When writing a randomized generator for some file format in a general-purpose programming language, we can view the resulting program as embedding a decision tree. When there are interesting validity constraints on the generated file format, the decision trees tend to be highly lopsided: some branches lead to enormous subtrees, while others terminate rapidly.
When a generator that embeds a lopsided decision tree makes decisions in the most obvious manner (every choice point picks among the available alternatives with uniform random probability), some parts of the tree will end up being explored a huge number of times whereas others will be neglected.
As a simple example, consider a generator that embeds this decision tree:
N
/ \
T1 N
/ \
T2 N
/ \
T3 N
/ \
T4 N
/ \
T5 N
/ \
T6 N
/ \
T7 T8
Here Ns denote internal nodes and Ts are leaves in the decision tree; reaching a leaf indicates that a complete test case has been generated. Uniform random choices will, of course, cause T1 to be generated with probability 1/2 whereas T7 and T8 will appear with probability 1/128. In realistic situations, we have observed that there are interesting outputs that are effectively impossible to generate, due to this effect.
The problem statement, then, is to do a better job exploring this sort of decision tree. One way to do that -- but certainly not the only one -- is to attempt to visit the leaves with uniform probability. Of course uniform probabilities are unlikely to be the optimal ones, but our hypothesis is that uniform sampling is, in general, a much better problem to have than unknown, difficult-to-fix biases. You should view uniform probabilities as only a starting point for further tuning.
For certain well-structured special cases, such as generating strings from a regular grammar, algorithms exist to generate strings with uniform probability, but it is easy to see that in the general case, no such algorithm can exist. The proof of this is handwavy, but observe that an arbitrary-sized subtree can lurk past every unexplored edge in the decision tree. Without prior knowledge of the tree shape, there is simply no way to know which unexplored branches lead to one or two leaves and which lead to a vast number of leaves.
If we walk the decision tree systematically, instead of randomly, and generate all possible outputs, then it becomes trivial to select from them with uniform probability. The problem with this solution is that most of the decision trees that we care about in practice are too large for this to be feasible.

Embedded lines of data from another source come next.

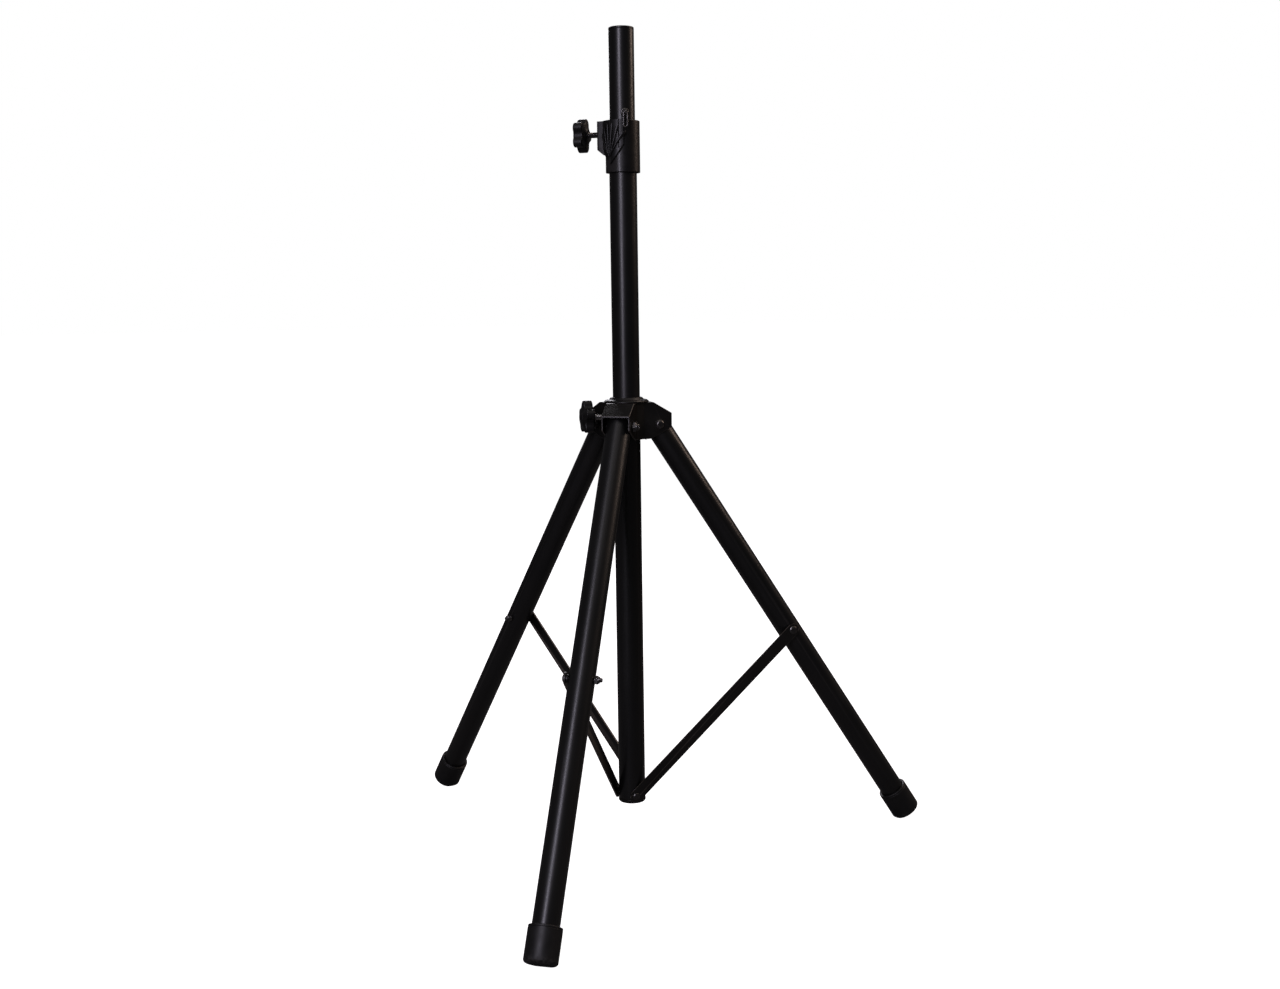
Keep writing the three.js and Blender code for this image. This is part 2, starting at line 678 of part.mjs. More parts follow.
// Plastic sleeve that runs on the mast, with a stepped collar showing above the bracket.
function makeSleeve() {
  const seat = HUB_TOP + GAP;
  const step = seat + SLEEVE_FLANGE_HEIGHT;
  const top = step + SLEEVE_NECK_HEIGHT;
  const corners = [
    [sleeveRadius, SLEEVE_LOW],
    [sleeveRadius, seat],
    [SLEEVE_FLANGE_RADIUS, seat],
    [SLEEVE_FLANGE_RADIUS, seat + 1.2],
    [SLEEVE_FLANGE_RADIUS - 2.6, step],
    [SLEEVE_NECK_RADIUS + 1.4, step + 0.5],
    [SLEEVE_NECK_RADIUS, step + 1.6],
    [SLEEVE_NECK_RADIUS - 1.4, top],
    [sleeveBore, top],
    [sleeveBore, SLEEVE_LOW],
  ];
  const body = revolve([...corners, corners[0]]);
  const window = alongX(rod(PAD_RADIUS + 0.4, sleeveBore - 2, sleeveRadius + 2));
  return piece(
    "hub_sleeve",
    cut(body, turn(window.translate(0, 0, HUB_STUD_RISE), HUB_KNOB_AZIMUTH)),
    blackPlastic,
  );
}

function makeHubNut() {
  const near = HUB_WEB + GAP;
  const thread = rod(STUD_RADIUS + GAP, near - 1, near + NUT_HEIGHT + 1);
  const body = alongX(cut(hexagon(NUT_FLATS, near, near + NUT_HEIGHT), thread));
  return piece("hub_nut", turn(body.translate(0, 0, HUB_STUD_RISE), HUB_KNOB_AZIMUTH), satinSteel);
}

// ---------------------------------------------------------------- one leg with its brace
// In a leg's own plane +X points away from the mast, and the brace lies on the -Y side.
function makePivotBolt(suffix) {
  const seat = HUB_HALF_WIDTH + GAP;
  const end = -(seat + NUT_HEIGHT + 2.5);
  const body = domeHeaded(6.8, 4.2, PIVOT_BOLT_RADIUS, seat, end);
  return piece(`leg_pivot_bolt_${suffix}`, alongMinusY(body).translate(PIVOT_RADIUS, 0, 0), blackFastener);
}

function makePivotNut(suffix) {
  const near = HUB_HALF_WIDTH + GAP;
  const body = cut(
    hexagon(NUT_FLATS, near, near + NUT_HEIGHT),
    rod(PIVOT_BOLT_RADIUS + GAP, near - 1, near + NUT_HEIGHT + 1),
  );
  return piece(`leg_pivot_nut_${suffix}`, alongY(body).translate(PIVOT_RADIUS, 0, 0), blackFastener);
}

// The tube hangs from its pivot along -Z; its upper end is rounded so that it clears the roof.
function makeLegTube(suffix) {
  const end = FOOT_SOLE + GAP - LEG_LENGTH;
  const body = tube(LEG_RADIUS, LEG_RADIUS - LEG_WALL, end, LEG_TIP_RADIUS);
  const side = new THREE.Shape();
  side.moveTo(-LEG_TIP_RADIUS, end - 1);
  side.lineTo(LEG_TIP_RADIUS, end - 1);
  side.absarc(0, 0, LEG_TIP_RADIUS, 0, Math.PI);
  const reach = LEG_RADIUS + 2;
  const pivotHole = alongY(rod(PIVOT_BOLT_RADIUS + GAP, -reach, reach));
  const braceHole = alongY(rod(BRACE_BOLT_RADIUS + GAP, -reach, reach)).translate(0, 0, -BRACE_ON_LEG);
  const rounded = common(body, plate(side, 2 * reach));
  return piece(`leg_tube_${suffix}`, cut(rounded, pivotHole, braceHole), powderCoat);
}

// Rubber cup over the end of the tube, worn flat where the open leg stands on the floor.
function makeFoot(suffix) {
  const sole = -LEG_LENGTH;
  const cuff = sole + FOOT_LENGTH;
  const bore = LEG_RADIUS + GAP;
  const profile = [[0, sole]];
  for (let i = 0; i <= 3; i += 1) {
    const angle = (i / 3) * (Math.PI / 2);
    profile.push([
      FOOT_RADIUS - FOOT_EDGE * (1 - Math.sin(angle)),
      sole + FOOT_EDGE * (1 - Math.cos(angle)),
    ]);
  }
  profile.push(
    [FOOT_RADIUS, cuff - 1.2],
    [FOOT_RADIUS - 1.2, cuff],
    [bore, cuff],
    [bore, sole + FOOT_SOLE],
    [0, sole + FOOT_SOLE],
  );
  const reach = 2 * FOOT_RADIUS;
  const floor = block([-LEG_LENGTH, -reach, -reach], [LEG_LENGTH, reach, 0])
    .translate(-PIVOT_RADIUS, 0, -pivotZ)
    .rotateY(lean);
  return piece(`foot_${suffix}`, cut(revolve(profile), floor), blackRubber);
}

function makeBraceBolt(suffix) {
  const nutFar = LEG_RADIUS + GAP + BRACE_NUT_HEIGHT;
  const body = revolve(
    [
      [0, -BRACE_OFFSET + GAP],
      [BRACE_BOLT_RADIUS, -BRACE_OFFSET + GAP],
      [BRACE_BOLT_RADIUS, nutFar + 2.6],
      [BRACE_BOLT_RADIUS - 0.8, nutFar + 3.4],
      [0, nutFar + 3.4],
    ],
    SMALL_ROUND,
  );
  return piece(`brace_bolt_${suffix}`, alongY(body).translate(0, 0, -BRACE_ON_LEG), blackFastener);
}

function makeBraceNut(suffix) {
  const near = LEG_RADIUS + GAP;
  const body = cut(
    hexagon(BRACE_NUT_FLATS, near, near + BRACE_NUT_HEIGHT),
    rod(BRACE_BOLT_RADIUS + GAP, near - 1, near + BRACE_NUT_HEIGHT + 1),
  );
  return piece(`brace_nut_${suffix}`, alongY(body).translate(0, 0, -BRACE_ON_LEG), blackFastener);
}

function makeBraceSpacer(suffix) {
  const body = tube(5.5, BRACE_BOLT_RADIUS + GAP, GAP - BRACE_OFFSET, -LEG_RADIUS - GAP, SMALL_ROUND);
  return piece(`brace_spacer_${suffix}`, alongY(body).translate(0, 0, -BRACE_ON_LEG), blackPlastic);
}

function makeLeg(suffix) {
  const leg = new THREE.Group();
  leg.position.set(PIVOT_RADIUS, 0, pivotZ);
  leg.rotation.y = -lean;
  leg.add(
    makeLegTube(suffix),
    makeFoot(suffix),
    makeBraceBolt(suffix),
    makeBraceNut(suffix),
    makeBraceSpacer(suffix),
  );
  return leg;
}

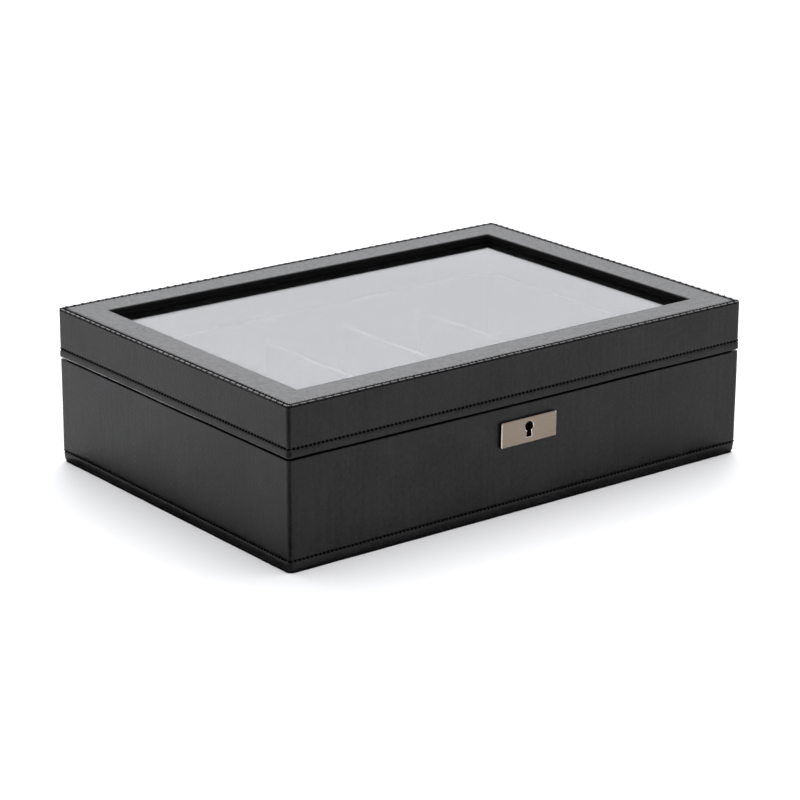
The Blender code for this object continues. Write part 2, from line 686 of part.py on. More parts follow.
def make_lock_works(materials, bolt_rest):
    """The key's post, the sliding bolt and the leaf spring that steadies it."""
    post_start, post_end = LOCK_Y + CASE_HALF_Y - CASE_WALL - FIT_GAP, LOCK_Y - CASE_HALF_Y + 1.5 * MM

    def post(bm):
        add_prism(bm, circle((0, KEYHOLE_Z), KEY_POST_RADIUS, 16), "Y", post_end, post_start)

    def bolt(bm):
        outline = [
            (BOLT_LEFT, BOLT_BAR_Z[0]),
            (-TALON_HALF_X, BOLT_BAR_Z[0]),
            (-TALON_HALF_X, BOLT_BAR_Z[0] + TALON_DEPTH),
            (TALON_HALF_X, BOLT_BAR_Z[0] + TALON_DEPTH),
            (TALON_HALF_X, BOLT_BAR_Z[0]),
            (BOLT_RIGHT, BOLT_BAR_Z[0]),
            (BOLT_RIGHT, BOLT_BAR_Z[1]),
            (BOLT_LEFT + BOLT_POST_WIDTH, BOLT_BAR_Z[1]),
            (BOLT_LEFT + BOLT_POST_WIDTH, BOLT_TIP_Z[0]),
            (BOLT_TIP_X, BOLT_TIP_Z[0]),
            (BOLT_TIP_X, BOLT_TIP_Z[1]),
            (BOLT_LEFT, BOLT_TIP_Z[1]),
        ]
        add_prism(bm, outline, "Y", LOCK_Y - BOLT_HALF_THICK, LOCK_Y + BOLT_HALF_THICK)

    def spring(bm):
        right, left = CASE_HALF_X - CASE_WALL - FIT_GAP, 4 * MM
        high, low = 66.5 * MM, BOLT_BAR_Z[1] + FIT_GAP
        steps = 8
        under = []
        for i in range(steps + 1):
            share = i / steps
            under.append((right + (left - right) * share, low + (high - low) * (1 - share) ** 2))
        over = [(x, z + SPRING_THICK) for x, z in reversed(under)]
        add_prism(bm, under + over, "Y", LOCK_Y - BOLT_HALF_THICK, LOCK_Y + BOLT_HALF_THICK)

    add_solid("lock_key_post", post, materials["hinge_steel"])
    add_solid("lock_bolt", bolt, materials["brass"], bolt_rest)
    add_solid("lock_spring", spring, materials["hinge_steel"])


def make_strike(steel, lid_axis):
    """The plate in the lid's rim, with a staple that drops into the case round the bolt's way."""
    top = LID_BOTTOM + SELVEDGE_THICK
    window_half_y = STAPLE_HALF_Y - STAPLE_LEG
    window_z = (STAPLE_BOTTOM + STAPLE_LEG, LID_BOTTOM - 1.5 * MM)

    def plate(bm):
        low = (-STRIKE_HALF_X, LOCK_Y - STRIKE_HALF_Y, LID_BOTTOM)
        add_box(bm, low, (STRIKE_HALF_X, LOCK_Y + STRIKE_HALF_Y, top))

    def staple(bm):
        low = (-STAPLE_HALF_X, LOCK_Y - STAPLE_HALF_Y, STAPLE_BOTTOM)
        add_box(bm, low, (STAPLE_HALF_X, LOCK_Y + STAPLE_HALF_Y, LID_BOTTOM + 0.5 * MM))

    def window(bm):
        low = (-5 * MM, LOCK_Y - window_half_y, window_z[0])
        add_box(bm, low, (5 * MM, LOCK_Y + window_half_y, window_z[1]))

    def countersinks(bm):
        add_screw_holes(bm, strike_screw_places(), up=True)

    strike = add_solid("strike_plate", plate, steel, lid_axis)
    boolean(strike, "UNION", helper("staple", staple))
    boolean(strike, "DIFFERENCE", helper("staple_window", window), helper("strike_countersinks", countersinks))


def make_lock(materials, lid_axis, bolt_rest, screw_mesh):
    make_lock_plate(materials["brushed_nickel"])
    make_lock_case(materials["brushed_nickel"])
    make_lock_works(materials, bolt_rest)
    make_strike(materials["brushed_nickel"], lid_axis)
    steel = materials["hinge_steel"]
    for side, place in zip(("left", "right"), case_screw_places()):
        add_object(f"lock_case_screw_{side}", screw_mesh, steel, None, place, screw_rotation(up=False))
    for side, place in zip(("left", "right"), strike_screw_places()):
        add_object(f"strike_screw_{side}", screw_mesh, steel, lid_axis, place, screw_rotation(up=True))


# Cutters that more than one piece shares.


def make_cutters():
    base_levels, lid_levels = leaf_levels()
    hinge_half = HINGE_LENGTH / 2 + 0.4 * MM
    swing = BARREL_RADIUS + 0.6 * MM
    outside_y = DEPTH / 2 + 10 * MM
    front_y = -DEPTH / 2 - 10 * MM

    def hinge_notches(bm):
        for x in (-HINGE_CENTRE_X, HINGE_CENTRE_X):
            low = (x - hinge_half, HINGE_AXIS_Y - swing, HINGE_AXIS_Z - swing)
            add_box(bm, low, (x + hinge_half, outside_y, HINGE_AXIS_Z + swing))

    def leaf_recesses(low_z, high_z):
        def fill(bm):
            for x in (-HINGE_CENTRE_X, HINGE_CENTRE_X):
                low = (x - hinge_half, LEAF_INNER_Y - FIT_GAP, low_z)
                add_box(bm, low, (x + hinge_half, HINGE_AXIS_Y - MM, high_z))

        return fill

    def pocket(bm):
        half_x, half_y = CASE_HALF_X + FIT_GAP, CASE_HALF_Y + FIT_GAP
        low = (-half_x, LOCK_Y - half_y, CASE_BOTTOM - FIT_GAP)
        add_box(bm, low, (half_x, LOCK_Y + half_y, RIM_Z + MM))

    def plate_recess(half_x, half_y, low_z, high_z):
        half_x, half_y = half_x + FIT_GAP, half_y + FIT_GAP

        def fill(bm):
            add_box(bm, (-half_x, LOCK_Y - half_y, low_z), (half_x, LOCK_Y + half_y, high_z))

        return fill

    def keyway(bm):
        half_x, low_z, high_z = 3.6 * MM, KEYHOLE_FOOT_Z - 0.6 * MM, KEYHOLE_Z + 3.6 * MM
        add_box(bm, (-half_x, front_y, low_z), (half_x, LOCK_Y - CASE_HALF_Y + 2 * MM, high_z))

    def prong_holes(bm):
        for x in (-PRONG_X, PRONG_X):
            outline = circle((x, PLATE_Z), PRONG_RADIUS + FIT_GAP, 12)
            add_prism(bm, outline, "Y", front_y, LOCK_Y - CASE_HALF_Y + MM)

    below, above = RIM_Z - 1.3 * MM, LID_BOTTOM + 1.3 * MM
    return {
        "hinge_notches": helper("hinge_notches", hinge_notches),
        "base_leaf_recesses": helper("base_leaf_recesses", leaf_recesses(below, RIM_Z + MM)),
        "lid_leaf_recesses": helper("lid_leaf_recesses", leaf_recesses(LID_BOTTOM - MM, above)),
        "selvedge_recess": helper(
            "selvedge_recess", plate_recess(SELVEDGE_HALF_X, SELVEDGE_HALF_Y, below, RIM_Z + MM)
        ),
        "strike_recess": helper(
            "strike_recess", plate_recess(STRIKE_HALF_X, STRIKE_HALF_Y, LID_BOTTOM - MM, above)
        ),
        "case_pocket": helper("case_pocket", pocket),
        "keyway": helper("keyway", keyway),
        "prong_holes": helper("prong_holes", prong_holes),
        "case_screw_holes": helper(
            "case_screw_holes", lambda bm: add_screw_holes(bm, case_screw_places(), up=False)
        ),
        "strike_screw_holes": helper(
            "strike_screw_holes", lambda bm: add_screw_holes(bm, strike_screw_places(), up=True)
        ),
        "base_hinge_screw_holes": helper(
            "base_hinge_screw_holes",
            lambda bm: add_screw_holes(bm, hinge_screw_places(base_levels[1]), up=False),
        ),
        "lid_hinge_screw_holes": helper(
            "lid_hinge_screw_holes",
            lambda bm: add_screw_holes(bm, hinge_screw_places(lid_levels[0]), up=True),
        ),
    }


def add_empty(name, location):
    empty = bpy.data.objects.new(name, None)
    empty.location = location
    bpy.context.scene.collection.objects.link(empty)
    return empty


def main():
    clear_scene()
    materials = {
        "black_leather": make_material("black_leather", (0.032, 0.032, 0.034), 0.5),
        "mdf": make_material("mdf", (0.42, 0.29, 0.18), 0.8),
        "suede_lining": make_material("suede_lining", (0.03, 0.03, 0.033), 0.95),
        "felt": make_material("felt", (0.015, 0.015, 0.016), 1.0),
        "glass": make_material("glass", (1.0, 1.0, 1.0), 0.02, transmission=1.0),
        "brushed_nickel": make_material("brushed_nickel", (0.48, 0.42, 0.37), 0.35, 1.0),
        "hinge_steel": make_material("hinge_steel", (0.45, 0.43, 0.41), 0.3, 1.0),
        "brass": make_material("brass", (0.68, 0.5, 0.22), 0.35, 1.0),
    }
    lid_axis = add_empty("lid_axis", (0, HINGE_AXIS_Y, HINGE_AXIS_Z))
    bolt_rest = add_empty("bolt_rest", (0, LOCK_Y, BOLT_BAR_Z[0]))
    screw_mesh = make_screw_mesh()
    cutters = make_cutters()
    make_base(materials, cutters)
    make_compartments(materials)
    make_lid(materials, cutters, lid_axis)
    make_hinges(materials, lid_axis, screw_mesh)
    make_lock(materials, lid_axis, bolt_rest, screw_mesh)


main()
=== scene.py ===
import math
from collections import namedtuple

import bmesh
import bpy
import numpy as np
from mathutils import Matrix, Vector
from mathutils.geometry import tessellate_polygon


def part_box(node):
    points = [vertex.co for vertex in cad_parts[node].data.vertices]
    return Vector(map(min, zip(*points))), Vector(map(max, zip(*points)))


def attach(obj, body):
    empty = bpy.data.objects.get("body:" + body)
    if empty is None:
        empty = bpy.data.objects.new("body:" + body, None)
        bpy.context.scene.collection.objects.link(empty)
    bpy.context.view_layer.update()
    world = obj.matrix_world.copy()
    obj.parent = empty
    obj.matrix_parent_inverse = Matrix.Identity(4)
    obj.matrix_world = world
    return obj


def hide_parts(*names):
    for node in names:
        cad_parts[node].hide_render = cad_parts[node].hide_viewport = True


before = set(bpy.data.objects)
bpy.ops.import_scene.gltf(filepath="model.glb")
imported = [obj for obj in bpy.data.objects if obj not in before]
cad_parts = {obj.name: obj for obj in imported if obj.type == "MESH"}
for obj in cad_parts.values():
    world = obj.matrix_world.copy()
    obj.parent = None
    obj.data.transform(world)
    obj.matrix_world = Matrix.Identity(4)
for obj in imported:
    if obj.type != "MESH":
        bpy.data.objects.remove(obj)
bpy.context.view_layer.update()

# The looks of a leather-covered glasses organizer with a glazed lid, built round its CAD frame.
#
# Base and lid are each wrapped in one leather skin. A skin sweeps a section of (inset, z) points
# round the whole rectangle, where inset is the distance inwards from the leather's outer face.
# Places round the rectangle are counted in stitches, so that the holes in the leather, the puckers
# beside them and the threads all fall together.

MM = 0.001

# Driving sizes, mostly read from the frame.
BASE_LOW, BASE_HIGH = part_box("base_leather_wrap")
LID_LOW, LID_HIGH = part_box("lid_leather_cover")
HALF = np.array([LID_HIGH.x, -LID_LOW.y])
RIM_Z, LID_BOTTOM, LID_TOP = BASE_HIGH.z, LID_LOW.z, LID_HIGH.z
WRAP_BOTTOM = BASE_LOW.z
SEAM_Z = (RIM_Z + LID_BOTTOM) / 2
GLASS_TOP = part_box("lid_glass")[1].z
GASKET_THICK = 1.1 * MM
PANE_TOP = GLASS_TOP - GASKET_THICK

# Leather.
SKIN = 1.2 * MM
TURN_IN = 15.3 * MM
UNDER_TURN_IN = 14 * MM
FRAME_WIDTH = 24 * MM
LIP_UNDERSIDE = GLASS_TOP + 0.3 * MM
CORNER_RADIUS = 2.5 * MM
FOOT_CORNER_RADIUS = 4.1 * MM
FOOT_HEIGHT = 9 * MM
INNER_CORNER = 0.7 * MM
HIDDEN_CORNER = 0.3 * MM
ROW_STEP = 4.5 * MM
RIM_DROP = 0.9 * MM
LIP_RISE = 0.35 * MM
GAP_DEPTH = 3.2 * MM
LIP_FLARE = 0.45 * MM
NOTCH = (0.5 * MM, LID_TOP - 1.05 * MM)
NOTCH_HALF = 0.3 * MM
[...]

If we can inspect a decision tree in its entirety, we can assign a weight of 1 to every leaf node and then propagate these weights upwards, where the weight of every internal node is the number of leaves in that node's subtree. Then, we can generate leaves with uniform probability by using node weights to bias random choices. This solution also fails when the decision tree is too large.
FIXME cite
If we know the maximum depth of the decision tree, and the maximum degree of any node in the decision tree, we can use rejection sampling to reach every leaf with uniform probability. We simply pretend that every node has the maximum degree, select from the choices using uniform probabilities, and then start over every time we reach a non-existent choice. (We also have to account for leaves that are higher than the maximum tree depth, but this is straightforward.) The problem with this solution is that realistic decision trees are sparse; we will end up spending the vast majority of the available CPU time rejecting samples.
FIXME cite
Given a decision tree of unknown shape, we explore it in order to infer its shape. The goal is to estimate the cardinality of every subtree, particularly those that contain unexplored branches, so that we can bias subsequent tree traversals towards parts of the tree that appear to require the most exploration. In this fashion we can, hopefully, approach the desired distribution of generated outputs, after performing a suitably large number of tree traversals.
TODO explain why reservoir sampling and MCTS aren't solutions for us
header-only, plugs into existing generators with little effort
for small decision trees, rapidly converge to the desired behavior
for huge ones, slow convergence is fine
support weighted choices
allow the user to customize behavior, e.g. don't insist that an integer constant in the output corresponds to 2^64 leaves
This library is header-only, there's nothing to link against, just
include guide.h
in your application code.